▸ **SET TASK**: Reproduce the material in full, exactly as written.

▸ **STORED RECORDS**:
= = = = =

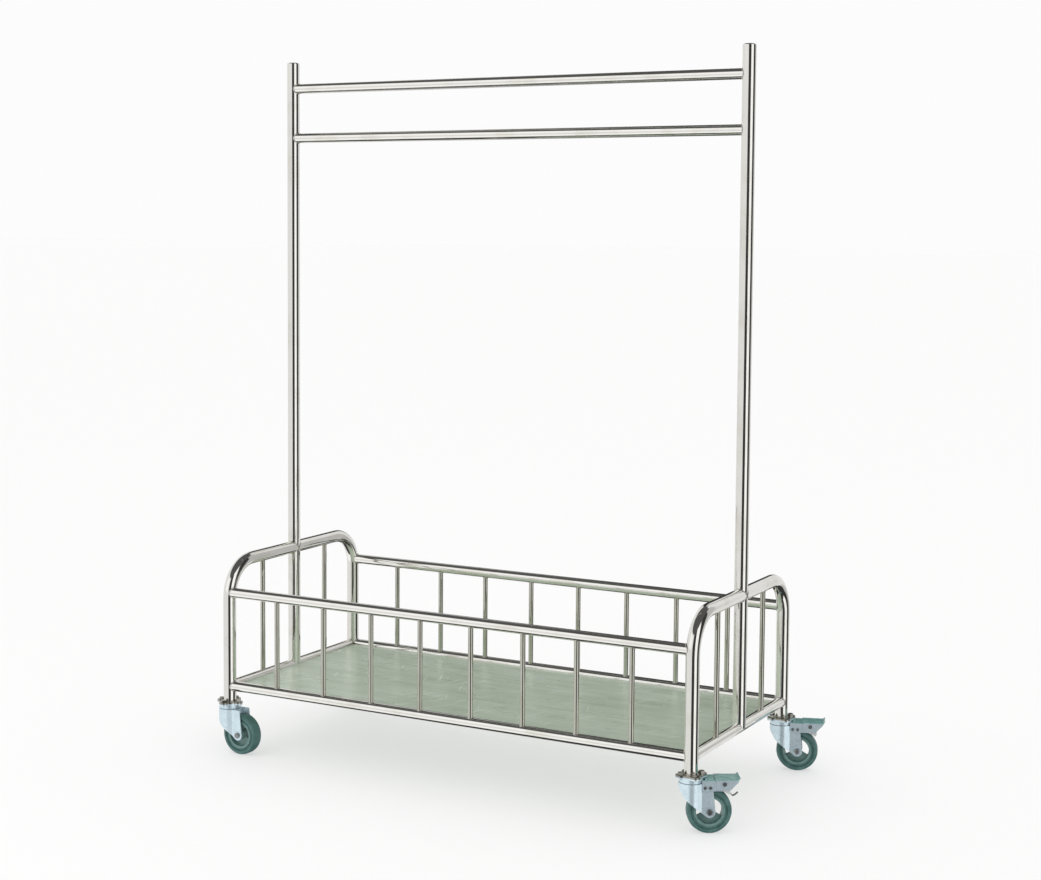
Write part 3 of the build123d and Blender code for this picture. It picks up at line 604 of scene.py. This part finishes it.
def softbox_light(tree):
    """How bright the room is in each direction, as the polished tubes see it."""
    coordinates = tree.nodes.new("ShaderNodeTexCoord")
    turn = tree.nodes.new("ShaderNodeMapping")
    turn.inputs["Rotation"].default_value = (0, 0, -CAMERA_YAW)
    tree.links.new(coordinates.outputs["Generated"], turn.inputs["Vector"])
    split = tree.nodes.new("ShaderNodeSeparateXYZ")
    tree.links.new(turn.outputs["Vector"], split.inputs["Vector"])
    towards_camera = combine(tree, "MULTIPLY", split.outputs["Y"], -1)
    azimuth = combine(tree, "ARCTAN2", split.outputs["X"], towards_camera)
    elevation = combine(tree, "ARCSINE", split.outputs["Z"], 0)
    light = DARK_ROOM
    for box_azimuth, half_width, box_elevation, half_height, brightness in SOFTBOXES:
        across = window(tree, azimuth, box_azimuth, half_width, SOFTBOX_SIDE_FADE)
        upright = window(tree, elevation, box_elevation, half_height, SOFTBOX_TOP_FADE)
        lit = combine(tree, "MULTIPLY", combine(tree, "MULTIPLY", across, upright), brightness)
        light = combine(tree, "ADD", lit, light)
    return light


def make_world():
    """A plain pale backdrop to the camera; softboxes in a dark room to the polished tubes."""
    world = bpy.data.worlds.new("studio")
    bpy.context.scene.world = world
    world.use_nodes = True
    tree = world.node_tree
    light = softbox_light(tree)
    grey = tree.nodes.new("ShaderNodeCombineColor")
    for channel in ("Red", "Green", "Blue"):
        tree.links.new(light, grey.inputs[channel])
    path = tree.nodes.new("ShaderNodeLightPath")
    even = (ROOM_LIGHT, ROOM_LIGHT, ROOM_LIGHT)
    lit = blend_colours(tree, path.outputs["Is Glossy Ray"], even, grey.outputs["Color"])
    shown = blend_colours(tree, path.outputs["Is Camera Ray"], lit, BACKDROP_COLOUR)
    tree.links.new(shown, tree.nodes["Background"].inputs["Color"])


def make_key_light():
    """A soft light from the front left, above, that isn't seen in the tubes."""
    data = bpy.data.lights.new("key", "AREA")
    data.shape = "SQUARE"
    data.size = KEY_LIGHT_SIZE
    data.energy = KEY_LIGHT_WATTS
    light = bpy.data.objects.new("key", data)
    bpy.context.scene.collection.objects.link(light)
    light.location = KEY_LIGHT_PLACE
    light.rotation_euler = (KEY_LIGHT_TARGET - KEY_LIGHT_PLACE).to_track_quat("-Z", "Y").to_euler()
    light.visible_camera = False
    light.visible_glossy = False


def make_floor():
    mesh = bmesh.new()
    bmesh.ops.create_grid(mesh, x_segments=2, y_segments=2, size=FLOOR_SIZE / 2)
    data = bpy.data.meshes.new("floor")
    mesh.to_mesh(data)
    mesh.free()
    data.materials.append(floor_paint())
    floor = bpy.data.objects.new("floor", data)
    bpy.context.scene.collection.objects.link(floor)
    floor.visible_glossy = False


bpy.context.scene.view_settings.view_transform = "Standard"
dress_cad_nodes()
make_welds()
brake_tongue()
make_camera()
make_world()
make_key_light()
make_floor()

bpy.context.view_layer.update()
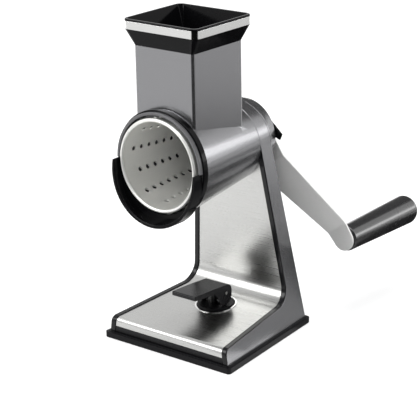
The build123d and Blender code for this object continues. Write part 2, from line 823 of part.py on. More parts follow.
def drum():
    """Shredding cone with rows of punched holes and a rolled front edge."""
    shell = cone_y(drum_radius, drum_front_y, drum_rear_y)
    shell -= cone_y(drum_radius, drum_front_y - 1, drum_rear_y + 1, drum_wall)
    bead_middle = drum_radius(drum_front_y) - drum_wall / 2
    bead = Pos(0, drum_front_y, axis_height) * Rot(90, 0, 0) * Torus(bead_middle, drum_bead_radius)
    punches = []
    for row in range(hole_rows):
        turn = hole_turn + 360 * row / hole_rows
        stagger = hole_pitch / 2 * ((row + 1) % 2)
        for index in range(holes_in_row):
            y = drum_front_y + hole_first + stagger + hole_pitch * index
            if y < drum_rear_y - drum_hub_depth - hole_radius - edge_break:
                punch = Pos(0, y, drum_radius(y)) * Cylinder(hole_radius, 2 * hole_radius + drum_wall)
                punches.append(Pos(0, 0, axis_height) * Rot(0, turn, 0) * punch)
    return shell + bead - punches


def drum_hub():
    """Moulded disc that closes the drum's rear end and takes the shaft's square end."""
    y0 = drum_rear_y - drum_hub_depth
    gap = drum_wall + running_gap
    hub = cone_y(drum_radius, y0, drum_rear_y, gap)
    hub += rod_y(0, axis_height, drum_hub_boss, y0 - drum_hub_rise, drum_rear_y)
    half = square_size / 2 + running_gap
    socket = box(-half, half, -reach, reach, axis_height - half, axis_height + half)
    return hub - socket


def drive_shaft():
    """Steel shaft: square in the drum's hub, round in the bush, tapped for the hub screw."""
    rear = arm_y - seat_gap
    half = square_size / 2
    square_end = drum_rear_y + running_gap
    shaft = rod_y(0, axis_height, shaft_radius, square_end, rear)
    shaft += box(-half, half, shaft_front_y, square_end + 1, axis_height - half, axis_height + half)
    depth = hub_screw_depth + 1
    return shaft - rod_y(0, axis_height, hub_screw_radius + running_gap, rear - depth, reach)


# ---------------------------------------------------------------- crank
def crank_hub():
    """Black disc pressed on the shaft, which the arm is screwed against."""
    y1 = crank_hub_y + crank_hub_depth
    hub = rod_y(0, axis_height, crank_hub_radius, crank_hub_y, y1)
    hub = fillet(hub.edges().filter_by(GeomType.CIRCLE), hub_round)
    return hub - rod_y(0, axis_height, shaft_radius + running_gap, 0, reach)


def arm_width(distance):
    return arm_root_width + (arm_tip_width - arm_root_width) * distance / crank_radius


def arm_plan():
    """Arm seen from the front, laid along +X: round at the hub, narrower and round at the pad."""
    root = arm_width(0) / 2
    tip = arm_width(crank_radius) / 2
    tilt = atan((root - tip) / crank_radius)
    root_x, root_z = root * sin(tilt), root * cos(tilt)
    tip_x, tip_z = crank_radius + tip * sin(tilt), tip * cos(tilt)
    outline = Wire([
        Edge.make_line((root_x, 0, root_z), (tip_x, 0, tip_z)),
        Edge.make_three_point_arc((tip_x, 0, tip_z), (crank_radius + tip, 0, 0), (tip_x, 0, -tip_z)),
        Edge.make_line((tip_x, 0, -tip_z), (root_x, 0, -root_z)),
        Edge.make_three_point_arc((root_x, 0, -root_z), (-root, 0, 0), (root_x, 0, root_z)),
    ])
    return Face(outline)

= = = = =

▸ **THE ANSWER**:
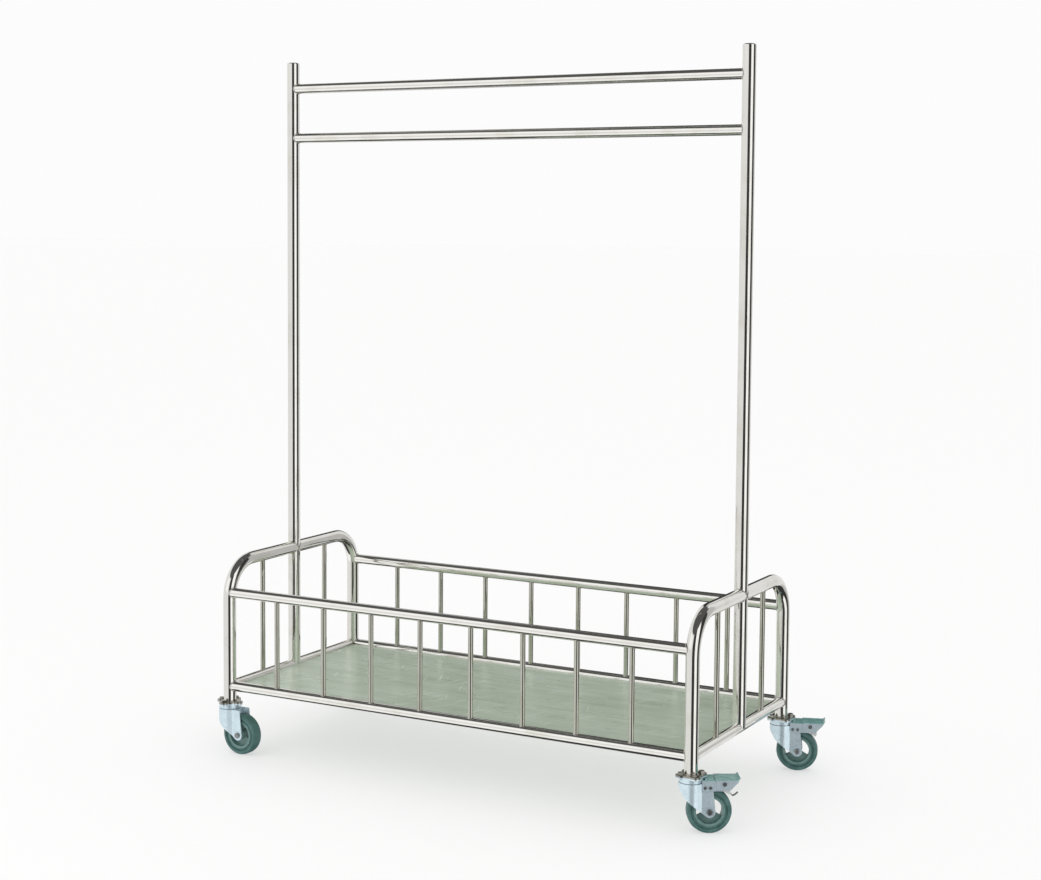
Write part 3 of the build123d and Blender code for this picture. It picks up at line 604 of scene.py. This part finishes it.
def softbox_light(tree):
    """How bright the room is in each direction, as the polished tubes see it."""
    coordinates = tree.nodes.new("ShaderNodeTexCoord")
    turn = tree.nodes.new("ShaderNodeMapping")
    turn.inputs["Rotation"].default_value = (0, 0, -CAMERA_YAW)
    tree.links.new(coordinates.outputs["Generated"], turn.inputs["Vector"])
    split = tree.nodes.new("ShaderNodeSeparateXYZ")
    tree.links.new(turn.outputs["Vector"], split.inputs["Vector"])
    towards_camera = combine(tree, "MULTIPLY", split.outputs["Y"], -1)
    azimuth = combine(tree, "ARCTAN2", split.outputs["X"], towards_camera)
    elevation = combine(tree, "ARCSINE", split.outputs["Z"], 0)
    light = DARK_ROOM
    for box_azimuth, half_width, box_elevation, half_height, brightness in SOFTBOXES:
        across = window(tree, azimuth, box_azimuth, half_width, SOFTBOX_SIDE_FADE)
        upright = window(tree, elevation, box_elevation, half_height, SOFTBOX_TOP_FADE)
        lit = combine(tree, "MULTIPLY", combine(tree, "MULTIPLY", across, upright), brightness)
        light = combine(tree, "ADD", lit, light)
    return light


def make_world():
    """A plain pale backdrop to the camera; softboxes in a dark room to the polished tubes."""
    world = bpy.data.worlds.new("studio")
    bpy.context.scene.world = world
    world.use_nodes = True
    tree = world.node_tree
    light = softbox_light(tree)
    grey = tree.nodes.new("ShaderNodeCombineColor")
    for channel in ("Red", "Green", "Blue"):
        tree.links.new(light, grey.inputs[channel])
    path = tree.nodes.new("ShaderNodeLightPath")
    even = (ROOM_LIGHT, ROOM_LIGHT, ROOM_LIGHT)
    lit = blend_colours(tree, path.outputs["Is Glossy Ray"], even, grey.outputs["Color"])
    shown = blend_colours(tree, path.outputs["Is Camera Ray"], lit, BACKDROP_COLOUR)
    tree.links.new(shown, tree.nodes["Background"].inputs["Color"])


def make_key_light():
    """A soft light from the front left, above, that isn't seen in the tubes."""
    data = bpy.data.lights.new("key", "AREA")
    data.shape = "SQUARE"
    data.size = KEY_LIGHT_SIZE
    data.energy = KEY_LIGHT_WATTS
    light = bpy.data.objects.new("key", data)
    bpy.context.scene.collection.objects.link(light)
    light.location = KEY_LIGHT_PLACE
    light.rotation_euler = (KEY_LIGHT_TARGET - KEY_LIGHT_PLACE).to_track_quat("-Z", "Y").to_euler()
    light.visible_camera = False
    light.visible_glossy = False


def make_floor():
    mesh = bmesh.new()
    bmesh.ops.create_grid(mesh, x_segments=2, y_segments=2, size=FLOOR_SIZE / 2)
    data = bpy.data.meshes.new("floor")
    mesh.to_mesh(data)
    mesh.free()
    data.materials.append(floor_paint())
    floor = bpy.data.objects.new("floor", data)
    bpy.context.scene.collection.objects.link(floor)
    floor.visible_glossy = False


bpy.context.scene.view_settings.view_transform = "Standard"
dress_cad_nodes()
make_welds()
brake_tongue()
make_camera()
make_world()
make_key_light()
make_floor()

bpy.context.view_layer.update()
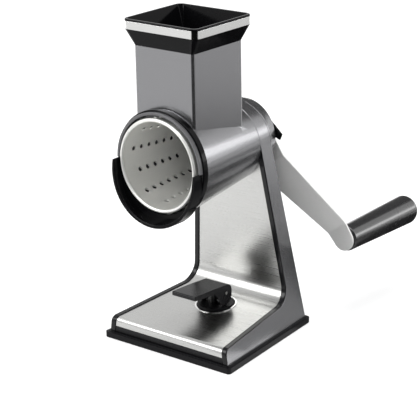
The build123d and Blender code for this object continues. Write part 2, from line 823 of part.py on. More parts follow.
def drum():
    """Shredding cone with rows of punched holes and a rolled front edge."""
    shell = cone_y(drum_radius, drum_front_y, drum_rear_y)
    shell -= cone_y(drum_radius, drum_front_y - 1, drum_rear_y + 1, drum_wall)
    bead_middle = drum_radius(drum_front_y) - drum_wall / 2
    bead = Pos(0, drum_front_y, axis_height) * Rot(90, 0, 0) * Torus(bead_middle, drum_bead_radius)
    punches = []
    for row in range(hole_rows):
        turn = hole_turn + 360 * row / hole_rows
        stagger = hole_pitch / 2 * ((row + 1) % 2)
        for index in range(holes_in_row):
            y = drum_front_y + hole_first + stagger + hole_pitch * index
            if y < drum_rear_y - drum_hub_depth - hole_radius - edge_break:
                punch = Pos(0, y, drum_radius(y)) * Cylinder(hole_radius, 2 * hole_radius + drum_wall)
                punches.append(Pos(0, 0, axis_height) * Rot(0, turn, 0) * punch)
    return shell + bead - punches


def drum_hub():
    """Moulded disc that closes the drum's rear end and takes the shaft's square end."""
    y0 = drum_rear_y - drum_hub_depth
    gap = drum_wall + running_gap
    hub = cone_y(drum_radius, y0, drum_rear_y, gap)
    hub += rod_y(0, axis_height, drum_hub_boss, y0 - drum_hub_rise, drum_rear_y)
    half = square_size / 2 + running_gap
    socket = box(-half, half, -reach, reach, axis_height - half, axis_height + half)
    return hub - socket


def drive_shaft():
    """Steel shaft: square in the drum's hub, round in the bush, tapped for the hub screw."""
    rear = arm_y - seat_gap
    half = square_size / 2
    square_end = drum_rear_y + running_gap
    shaft = rod_y(0, axis_height, shaft_radius, square_end, rear)
    shaft += box(-half, half, shaft_front_y, square_end + 1, axis_height - half, axis_height + half)
    depth = hub_screw_depth + 1
    return shaft - rod_y(0, axis_height, hub_screw_radius + running_gap, rear - depth, reach)


# ---------------------------------------------------------------- crank
def crank_hub():
    """Black disc pressed on the shaft, which the arm is screwed against."""
    y1 = crank_hub_y + crank_hub_depth
    hub = rod_y(0, axis_height, crank_hub_radius, crank_hub_y, y1)
    hub = fillet(hub.edges().filter_by(GeomType.CIRCLE), hub_round)
    return hub - rod_y(0, axis_height, shaft_radius + running_gap, 0, reach)


def arm_width(distance):
    return arm_root_width + (arm_tip_width - arm_root_width) * distance / crank_radius


def arm_plan():
    """Arm seen from the front, laid along +X: round at the hub, narrower and round at the pad."""
    root = arm_width(0) / 2
    tip = arm_width(crank_radius) / 2
    tilt = atan((root - tip) / crank_radius)
    root_x, root_z = root * sin(tilt), root * cos(tilt)
    tip_x, tip_z = crank_radius + tip * sin(tilt), tip * cos(tilt)
    outline = Wire([
        Edge.make_line((root_x, 0, root_z), (tip_x, 0, tip_z)),
        Edge.make_three_point_arc((tip_x, 0, tip_z), (crank_radius + tip, 0, 0), (tip_x, 0, -tip_z)),
        Edge.make_line((tip_x, 0, -tip_z), (root_x, 0, -root_z)),
        Edge.make_three_point_arc((root_x, 0, -root_z), (-root, 0, 0), (root_x, 0, root_z)),
    ])
    return Face(outline)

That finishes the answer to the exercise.